29 April 2010


Step one: marinate lamb riblets and goat chops in toasted & ground cayenne, coriander, pepper, salt and cumin.

Serve greek feta and moroccan sardines while waiting.

Marinate asparagus in olive oil and diced preserved lemons.

Have harissa on hand, mix with some pomegranate molasses and garlic. Sear ribs/chops on both sides, cover and grill for twenty minutes. Mix with harissa mixture, cover.

Take a break, eat an arugula-strawberry salad by Kate.

Grill the ribs/chops a second time.

And eat — with that asparagus, marinated and grillled. This was wonderful with tzatziki and some bulgur tossed with lots of parsley and some preserved lemon.

17 April 2010


This site is thanks to the efforts of the erudite, concise, Jake Walker. Do check it out.

13 April 2010

« chocolate hazelnut ramekins »

I was planning to make a far breton for dessert for some friends the other night, having callously forgotten a friend's aversion to dried fruit (far breton is basically clafoutis with brandy-soaked prunes in place of the cherries), so I needed to find a substitution (which was, in hindsight, a godsend, as this was great).

I had eggs for the far and leftover cream from my pâté, and by chance came across my new favorite dessert. This one of the variations of Tartine's "Chocolate Hazelnut Tart" in their eponymous cookbook.

The filling starts with ½ c. butter, ¼ c. brandy and ⅓ c. sugar melted in a double boiler and then poured over 6 oz. bittersweet chocolate until melted and incorporated. Meanwhile, beat another ⅓ c. sugar with 3 eggs, a pinch of salt and ½ t. orange zest (or lemon, which worked wonderfully with the brandy).

At this point, slowly fold the egg mixture into the chocolate mixture, in thirds. (This part can be refrigerated and portioned out later). Divide into four 5- or 6-oz. ramekins and bake 9 minutes or so, until slightly puffed.

Serve immediately. I topped this with a barely sweet, boozy brandy whipped cream. As these are deeper than a tart would have been, they don't set up as much and you get a cross between pots-de-crème and mousse. Thanks, Tartine!

11 April 2010

pâté de campagne / country terrine

Finally using my great-grandmother meat grinder for its intended purpose.

Here's a little over a pound of pork belly — it's on the lead side (that is to say, it's not all fat) so I used just the belly (no other cut of pork) with the liver. I used beef liver, since it's easy to find, cheap and local. I soaked it in milk to take out any overwhelming flavors.

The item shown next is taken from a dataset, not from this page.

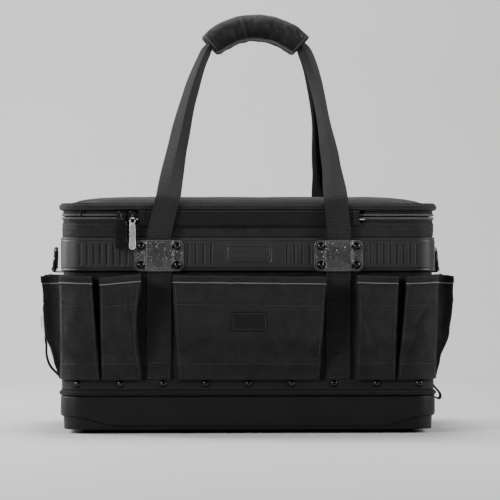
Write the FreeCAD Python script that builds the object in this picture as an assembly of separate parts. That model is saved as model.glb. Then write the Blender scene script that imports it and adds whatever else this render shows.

Started with the belly, but alternated, per Jennifer McLagan's suggestion in Fat, meat and liver (belly being tough, and liver soft, it makes it easier). I then sautéed onions and garlic in lard and suet with some sugar, until caramelized.

Heavy cream, parsley, thyme, brandy, salt, eggs, pepper and a mixture of hungarian paprika and merquen ahumado, a great, smoky chili pepper that a friend passed onto me.

The meat gets mixed on slow as the spices, eggs and cream are added. Then the onions and garlic are added.

A bastardized version of several recipes, this was finished with strips of belly fat as I couldn't find caul fat for wrapping but also didn't want to go the bacon wrapping route (I wanted to taste liver and belly, not bacon).

Baked in a water bath until it reaches 165ºF — and the aged at least two days.

Voilà — simple, very rich (and best after a week), coarse like the pâté de campagne I tasted at wine tastings in the Loire as a student, and proving that beef liver can be great. Now if only I could find caul fat for the next try!

02 April 2010


And this is how to get the most flavor out of mushrooms.

(Butter, olive oil, cremini, garlic, brandy).